Richard Marx was a young phenom, and young phenoms don’t always stick around. But Richard Marx did, at least for a while. When Marx hit, he kept on writing songs for other people, and plenty of those songs became big hits, too. Early in 1989, for instance, two ’70s hard rock veterans, Cheap Trick’s Robin Zander and Heart’s Ann Wilson, had a hit with some serious Richard Marx soft rock. Marx co-wrote “Surrender To Me,” Zander and Wilson’s syrupy duet from the soundtrack of the movie Tequila Sunrise. (“Surrender To Me” peaked at #6. It’s a 4.) These days, Marx is famous for being outspoken and funny and responsive on Twitter, and yesterday, he answered a question about “Surrender To Me” from Number Ones reader Steve Bunin.
But Richard Marx didn’t give away all his hits.

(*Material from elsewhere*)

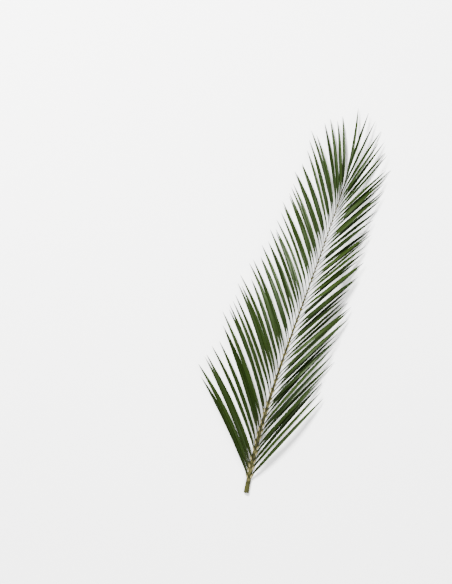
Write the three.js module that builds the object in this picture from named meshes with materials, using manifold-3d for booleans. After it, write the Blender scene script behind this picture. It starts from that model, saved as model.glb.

He’ll appear in this column again.
GRADE: 4/10
BONUS BEATS: Here’s a truly charming Richard Marx joining the singer-songwriter Matt Nathanson onstage at a 2014 show to sing “Hold On To The Nights”:
And here’s the studio version of “Hold On To The Nights” that Matt Nathanson released in 2019:
(Matt Nathanson’s highest-charting single, the 2011 Sugarland collaboration “Run,” peaked at #53.)
THE NUMBER TWOS: Def Leppard’s joyously horny nerf-metal anthem “Pour Some Sugar On Me,” a song that can make a strip club feel like a stadium and vice versa, peaked at #2 behind “Hold On To The Nights.” It’s like a bomb, baby, come one get it on, and it’s a 10.